Stewart Redsky asked we relay this message home: “We take no pleasure in shaming or discrediting anyone. That is not who we are. But a wrong has been done that needs to be owned and redressed. We are your neighbours, and we are your friends.”
Mayor Brian Bowman has already responded, indicating he has heard nothing but heartfelt, positive reports from council members who were able to make the journey. In a brief call to me Saturday, he reaffirmed a commitment he made last spring to the building of Freedom Road, adding although it is considered inadvisable to publicly announce line items in a budget proposal, he was happy to confirm funds to begin construction on Freedom Road are indeed represented for budget consideration, and no resistance from council members is expected.
With a chuckle he quipped: “There may well be problems with the budget, but Freedom Road won’t be one of them.”
It may be true that (in the words of the old spiritual) freedom is coming.
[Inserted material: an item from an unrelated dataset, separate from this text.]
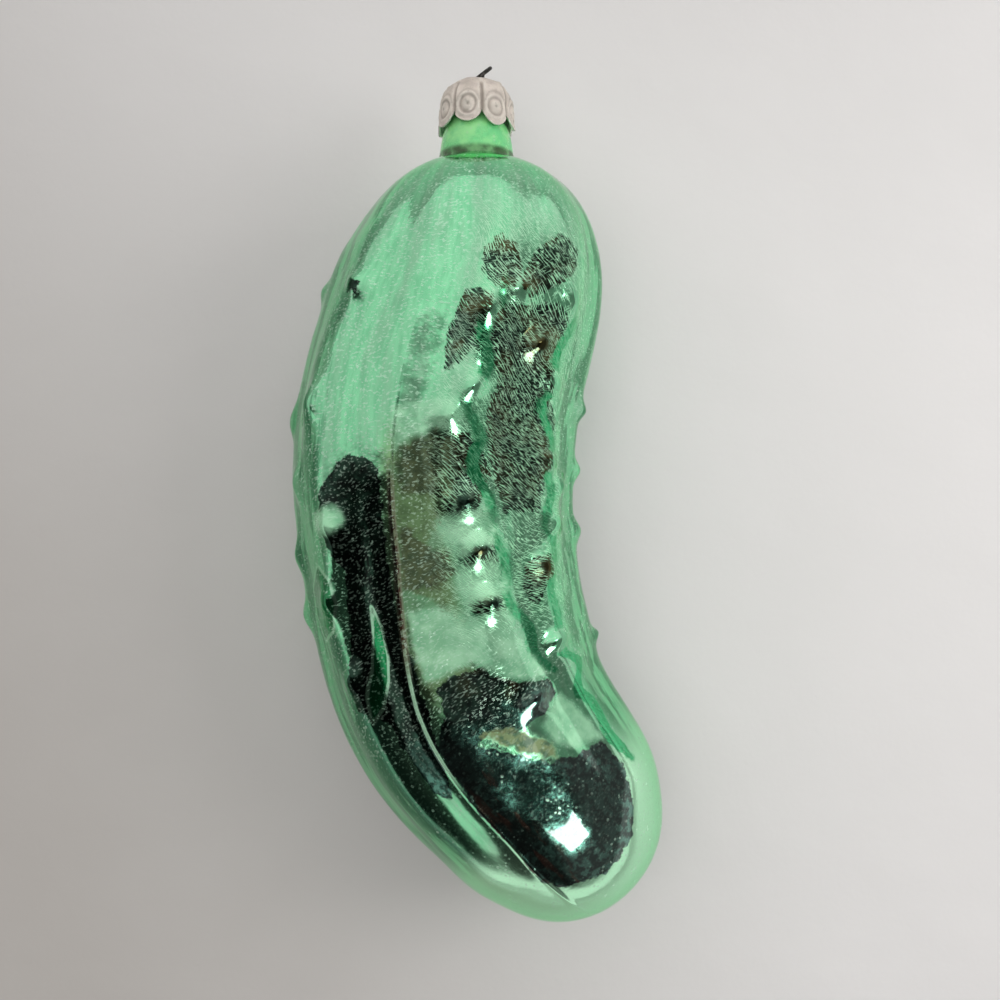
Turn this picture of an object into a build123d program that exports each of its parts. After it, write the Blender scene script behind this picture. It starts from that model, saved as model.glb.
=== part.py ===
from build123d import *
import math
import os

# Pickle ornament: a hollow blown-glass pickle with an open neck, a stamped tin cap
# that sits over the neck, and a sprung wire hanger that passes through the cap.
# The ornament lies on its side, as it rests on a table. +Y runs along the neck
# towards the cap, +X is the side that the blossom end swings to, +Z is up.
# The model is drawn from the top of the body's curve, then moved so that its origin is the
# middle of its footprint. Millimetres and degrees.

# Glass body
body_drop = 100.25         # from the body's top to the blossom end, along Y
body_sway = 24.5           # what the bend's shares below are measured in, along X
belly_radius = 18.9        # the thickest place, on the crest of a rib
glass_wall = 0.9
rib_count = 10
rib_depth = 0.65           # from a rib's crest to the hollow between two ribs
rib_start_angle = -18      # one rib's place round the body, from the top towards +X
wart_height = 0.9
wart_spread = 1.3          # how quickly a wart falls away round its tip
section_count = 64         # drawn sections along the body
rib_points = 6             # drawn points on each rib of a section

# Glass neck
neck_height = 9.0          # from the body's top to the mouth
mouth_radius = 3.0
neck_wall = 0.7
lip_radius = 0.25

# Cap
cap_gap = 0.6              # between the neck's mouth and the top of the cap's inside
cap_skirt_gap = 1.7        # between the mouth's outside and the cap's inside
cap_sheet = 0.3
cap_height = 6.95
cap_shoulder = 4.0         # how round the cap's dome is
petal_count = 8
petal_start_angle = 9.8    # one gap between petals, from the top towards +X
petal_depth = 1.6
petal_tip_width = 0.5      # the flat at each petal's tip
petal_bulge = 0.3          # how far a petal's edge bows out from a straight line
ring_radius = 1.6          # the stamped ring on each petal
ring_width = 0.35
ring_rise = 0.12
boss_radius = 0.7
boss_height = 0.2
dome_bead = 0.4            # the bead above each gap between petals
bead_turn = 46             # how far up the dome's curve the beads sit
crease_width = 0.3
crease_depth = 0.1

# Wire hanger
wire_diameter = 0.5
wire_hole_gap = 0.2        # round the wire, in the cap's holes
wire_bore_gap = 0.1        # between the sprung legs and the neck's bore
loop_width = 3.6           # from one leg to the other, on their centres
loop_height = 2.4          # straight length of the loop above the cap
loop_rise = 0.3            # how far the legs stand out of the cap before they lean
loop_lean = 48             # how far the loop leans to one side
loop_turn = 28             # the loop's plane, from the top towards +X
leg_straight = 1.2         # straight stretch of each leg below the cap's top
leg_spread = 1.6           # the stretch in which the legs spread apart
leg_hold = 9.5             # the stretch that presses on the neck and reaches below it
leg_tip = 1.5              # the curled-in end
leg_tip_curl = 0.5
wire_bend = 2.0

# One overrun serves every cut
overrun = 1.0

# The middle line of the body: shares of body_sway to +X and of body_drop to -Y
bend_shares = [
    (0, 0), (-0.014, 0.152), (-0.181, 0.313), (-0.233, 0.460),
    (-0.155, 0.610), (0.055, 0.759), (0.337, 0.850), (0.763, 1),
]
bend_end_direction = (0.574, -0.819)

# The body's outline on the crest of a rib: share of the middle line's length from
# the body's top, and share of belly_radius
outline_shares = [
    (0, 0), (0.012, 0.297), (0.046, 0.630), (0.098, 0.836), (0.165, 0.946), (0.250, 0.977),
    (0.366, 1), (0.503, 0.974), (0.652, 0.955), (0.760, 0.899), (0.829, 0.848), (0.873, 0.807),
    (0.914, 0.712), (0.950, 0.586), (0.977, 0.420), (0.994, 0.208), (1, 0),
]
rib_fade_neck_share = 0.20     # ribs grow to their full depth over this length
rib_fade_end_share = 0.24      # and die away over this length at the blossom end

# The neck's curve where it widens to the body: share of mouth_radius, and share of
# neck_height above the body's top
neck_curve_shares = [(1, 0.65), (1.25, 0.46), (1.42, 0.355), (1.57, 0.178), (1.65, 0), (1.76, -0.18)]
neck_foot_direction = (0.2, -0.98)

# Warts: share of the middle line's length, and degrees round from the top towards
# +X. The first five lines are the ribs that face up, the rest face down. The last
# line holds the three warts that the ornament lies on.
wart_place_shares = [
    (0.225, -90), (0.358, -90), (0.420, -68), (0.490, -78), (0.553, -86),
    (0.222, -43), (0.343, -54), (0.463, -41), (0.537, -48), (0.620, -43),
    (0.213, 12), (0.306, 14), (0.343, 7), (0.444, 15), (0.500, 19), (0.565, 20), (0.704, 28),
    (0.185, 24), (0.176, 48), (0.231, 37), (0.269, 48), (0.389, 51), (0.482, 56), (0.537, 47), (0.639, 46),
    (0.287, 82), (0.398, 85), (0.426, 62), (0.500, 88), (0.676, 92),
    (0.240, 124), (0.330, 128), (0.470, 125), (0.560, 130), (0.640, 122),
    (0.285, 153), (0.370, 151), (0.450, 154), (0.530, 151), (0.700, 152),
    (0.220, 207), (0.400, 206), (0.480, 208), (0.570, 205), (0.660, 206),
    (0.210, 236), (0.360, 232), (0.430, 238), (0.510, 233), (0.610, 236),
    (0.200, 161), (0.310, 198), (0.615, 162),
]


def body_line():
    points = [(across * body_sway, -down * body_drop) for across, down in bend_shares]
    return Spline(*points, tangents=[(0, -1), bend_end_direction], tangent_scalars=[1, 1])


def body_outline(length):
    points = [(along * length, out * belly_radius) for along, out in outline_shares]
    return Spline(*points, tangents=[(0, 1), (0, -1)], tangent_scalars=[1, 1])


def rib_fade(along_share):
    grow = min(1, along_share / rib_fade_neck_share)
    die = min(1, max(0, 1 - along_share) / rib_fade_end_share)
    return math.sin(math.radians(90 * grow)) * math.sin(math.radians(90 * die))


def wart_rise(along, angle, radius, length):
    rise = 0
    for place_share, place_angle in wart_place_shares:
        ahead = along - place_share * length
        aside = math.remainder(angle - place_angle, 360)
        away = math.hypot(ahead, math.radians(aside) * radius) / wart_spread
        rise += wart_height * math.exp(-away * away / 2)
    return rise


def body_section(line, along, radius, warts):
    """One closed section of the body, square to its middle line."""
    length = line.length
    share = min(1, max(0, along / length))
    middle = line.position_at(share)
    heading = line.tangent_at(share)
    side = Vector(-heading.Y, heading.X, 0)
    steps = rib_count * rib_points
    rib = rib_depth * rib_fade(share)
    points = []
    for step in range(steps):
        angle = 360 * step / steps
        hollow = (1 - math.cos(math.radians(rib_count * (angle - rib_start_angle)))) / 2
        out = radius - rib * hollow
        if warts:
            out += wart_rise(along, angle, radius, length)
        turn = math.radians(angle)
        points.append(middle + side * (out * math.sin(turn)) + Vector(0, 0, out * math.cos(turn)))
    spacing = [step / steps for step in range(steps + 1)]
    return Wire([Edge.make_spline(points, periodic=True, parameters=spacing)])


def body_loft(line, inset, count, warts):
    """The body's solid, inset everywhere from its outline by the same amount."""
    outline = body_outline(line.length)
    sections = []
    for step in range(1, count):
        place = outline.position_at(step / count)
        heading = outline.tangent_at(step / count)
        along = place.X + inset * heading.Y
        radius = place.Y - inset * heading.X
        sections.append(body_section(line, along, radius, warts))
    tip = line.position_at(1) - line.tangent_at(1) * inset
    return Solid.make_loft(sections + [Vertex(tip)])


def turned_neck(inset):
    """The neck with its curve down to the body, inset everywhere by the same amount."""
    curve = [(out * mouth_radius - inset, up * neck_height) for out, up in neck_curve_shares]
    foot = curve[-1][1]
    side = Spline(*curve, tangents=[(0, -1), neck_foot_direction], tangent_scalars=[1, 1])
    edge = Polyline(curve[-1], (0, foot), (0, neck_height), (curve[0][0], neck_height), curve[0])
    return revolve(make_face([side, edge]), Axis.Y)


def glass_pickle():
    line = body_line()
    outer = body_loft(line, 0, section_count, True)
    cavity = body_loft(line, glass_wall, section_count // 2, False)
    glass = outer + turned_neck(0) - cavity - turned_neck(neck_wall)
    mouth = glass.edges().filter_by(GeomType.CIRCLE).group_by(Axis.Y)[-1]
    return fillet(mouth, lip_radius)


def round_the_neck(angle, radius, height):
    """A plane that faces out of the neck's axis, with its X round the neck."""
    turn = math.radians(angle)
    out = Vector(math.sin(turn), 0, math.cos(turn))
    return Plane(out * radius + Vector(0, height, 0), x_dir=(math.cos(turn), 0, -math.sin(turn)), z_dir=out)


def loop_point(across, aside, height):
    """A point of the hanger: across is along the loop's plane, aside is out of it."""
    turn = math.radians(loop_turn)
    x = across * math.sin(turn) + aside * math.cos(turn)
    z = across * math.cos(turn) - aside * math.sin(turn)
    return Vector(x, height, z)


def cap():
    cap_top = neck_height + cap_gap + cap_sheet
    cap_inside = mouth_radius + cap_skirt_gap
    cap_outside = cap_inside + cap_sheet
    petal_tip = cap_top - cap_height
    upwards = Plane((0, petal_tip, 0), z_dir=(0, 1, 0))
    stand = (Align.CENTER, Align.CENTER, Align.MIN)
    shell = upwards * Cylinder(cap_outside, cap_height, align=stand)
    shell = fillet(shell.edges().group_by(Axis.Y)[-1], cap_shoulder)
    room = upwards * Cylinder(cap_inside, cap_height - cap_sheet, align=stand)
    room = fillet(room.edges().group_by(Axis.Y)[-1], cap_shoulder - cap_sheet)
    raised = upwards * Cylinder(cap_outside + ring_rise, cap_height, align=stand)
    raised = fillet(raised.edges().group_by(Axis.Y)[-1], cap_shoulder)
    core = upwards * Cylinder(cap_outside - crease_depth, cap_height - crease_depth, align=stand)
    core = fillet(core.edges().group_by(Axis.Y)[-1], cap_shoulder - crease_depth)

    # One gap between two round petal ends, drawn flat and cut outwards
    pitch = 360 / petal_count
    half_gap = cap_outside * math.sin(math.radians(pitch / 2)) - petal_tip_width / 2
    gap_edge = [
        SagittaArc((0, petal_depth), (half_gap, 0), petal_bulge),
        Polyline((half_gap, 0), (half_gap, -overrun), (-half_gap, -overrun), (-half_gap, 0)),
        SagittaArc((-half_gap, 0), (0, petal_depth), petal_bulge),
    ]
    gap_face = make_face(gap_edge)
    crease_foot = petal_depth - crease_width
    bead_rise = math.sin(math.radians(bead_turn))
    bead_out = cap_outside - cap_shoulder * (1 - math.cos(math.radians(bead_turn)))
    bead_height = cap_top - cap_shoulder * (1 - bead_rise)
    crease_height = bead_height - petal_tip - crease_foot
    stamped, cuts = [], [room]
    for petal in range(petal_count):
        gap_angle = petal_start_angle + pitch * petal
        gap_plane = round_the_neck(gap_angle, 0, petal_tip)
        cuts.append(gap_plane * extrude(gap_face, cap_outside + overrun))
        crease_plane = round_the_neck(gap_angle, cap_outside / 2, petal_tip + crease_foot)
        cuts.append(crease_plane * Box(
            crease_width, crease_height, cap_outside, align=(Align.CENTER, Align.MIN, Align.MIN)) - core)
        stamped.append(round_the_neck(gap_angle, bead_out - cap_sheet / 2, bead_height) * Sphere(dome_bead))
        petal_angle = gap_angle + pitch / 2
        petal_middle = petal_tip + ring_radius + ring_width
        ring_plane = round_the_neck(petal_angle, cap_inside + cap_sheet / 2, petal_middle)
        ring = Circle(ring_radius) - Circle(ring_radius - ring_width)
        stamped.append((ring_plane * extrude(ring, overrun)) & raised)
        boss_plane = round_the_neck(petal_angle, cap_outside + boss_height - boss_radius, petal_middle)
        stamped.append(boss_plane * Sphere(boss_radius))
    hole_radius = wire_diameter / 2 + wire_hole_gap
    for side in (-1, 1):
        place = loop_point(side * loop_width / 2, 0, cap_top + overrun)
        cuts.append(Plane(place, z_dir=(0, -1, 0)) * Cylinder(
            hole_radius, cap_sheet + 2 * overrun, align=stand))
    return shell + stamped - cuts


def wire_hanger():
    cap_top = neck_height + cap_gap + cap_sheet
    bore_radius = mouth_radius - neck_wall
    near = loop_width / 2
    wide = bore_radius - wire_bore_gap - wire_diameter / 2
    lean = math.radians(loop_lean)
    bend = cap_top + loop_rise
    top = bend + loop_height * math.cos(lean)
    spread_top = cap_top - leg_straight
    hold_top = spread_top - leg_spread
    hold_foot = hold_top - leg_hold
    half = [
        (wide - leg_tip_curl, 0, hold_foot - leg_tip),
        (wide, 0, hold_foot),
        (wide, 0, hold_top),
        (near, 0, spread_top),
        (near, 0, bend),
        (near, loop_height * math.sin(lean), top),
    ]
    one = [loop_point(-across, aside, height) for across, aside, height in half]
    other = [loop_point(across, aside, height) for across, aside, height in reversed(half)]
    arch = near - wire_diameter / 8
    radii = [wire_bend, wire_bend, wire_bend, wire_diameter, arch]
    path = FilletPolyline(*one, *other, radius=radii + radii[::-1])
    profile = Plane(path @ 0, z_dir=path % 0) * Circle(wire_diameter / 2)
    return sweep(profile, path)


def main():
    os.makedirs("parts", exist_ok=True)
    pieces = {"glass_pickle": glass_pickle(), "cap": cap(), "wire_hanger": wire_hanger()}
    box = Compound(list(pieces.values())).bounding_box()
    middle = box.center()
    shift = Location((-middle.X, -middle.Y, -box.min.Z))
    print("moved by", shift.position, "size", box.size)
    for name, piece in pieces.items():
        export_step(piece.moved(shift), f"parts/{name}.step")


main()
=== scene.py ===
import math
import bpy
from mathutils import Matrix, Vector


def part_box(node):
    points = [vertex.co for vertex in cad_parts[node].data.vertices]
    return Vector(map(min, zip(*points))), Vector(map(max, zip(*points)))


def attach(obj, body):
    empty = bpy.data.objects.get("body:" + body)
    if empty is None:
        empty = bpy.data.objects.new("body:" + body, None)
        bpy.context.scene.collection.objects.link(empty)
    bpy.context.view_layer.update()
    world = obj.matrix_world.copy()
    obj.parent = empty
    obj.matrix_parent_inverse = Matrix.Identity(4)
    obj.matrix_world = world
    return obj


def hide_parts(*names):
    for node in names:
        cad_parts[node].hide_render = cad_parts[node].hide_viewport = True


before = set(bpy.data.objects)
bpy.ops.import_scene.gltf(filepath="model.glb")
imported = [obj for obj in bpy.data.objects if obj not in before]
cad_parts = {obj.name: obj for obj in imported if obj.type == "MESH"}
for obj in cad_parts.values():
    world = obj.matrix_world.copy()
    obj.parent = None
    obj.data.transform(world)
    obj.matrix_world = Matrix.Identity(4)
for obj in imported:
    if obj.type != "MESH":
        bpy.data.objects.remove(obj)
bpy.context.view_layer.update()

from types import SimpleNamespace

import bpy
import numpy as np
from mathutils import Vector, noise

# Pickle ornament of blown glass, silvered inside and lacquered green, with a stamped
# tin cap and a sprung wire hanger. Shapes are worked out in millimetres from the
# top of the body's curve, with +Y along the neck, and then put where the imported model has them.

MM = 0.001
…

But we, in Winnipeg, who have been watered by the tears of Shoal Lake 40 First Nation for more than a century, should not think this freedom is only for those struggling at the mouth of our water supply. Surely, injustice binds its perpetrators as equally as it does its victims.
It’s fairly safe to say we are well on our way to a new and mutually flourishing relationship with our good neighbours at Shoal Lake 40 First Nation.
I’m praying this can be a symbol and model of a sea change in relations between non-indigenous and First Nations across our country. Freedom Road is not in itself mutuality; it only makes mutuality possible. It is not reconciliation; it’s a road to reconciliation. There is still much to be done. But this is no insignificant step.
Steve Bell is a Winnipeg singer and songwriter. He was awarded the Queen Elizabeth II Diamond Jubilee Medal in 2013 for his humanitarian work and for his music.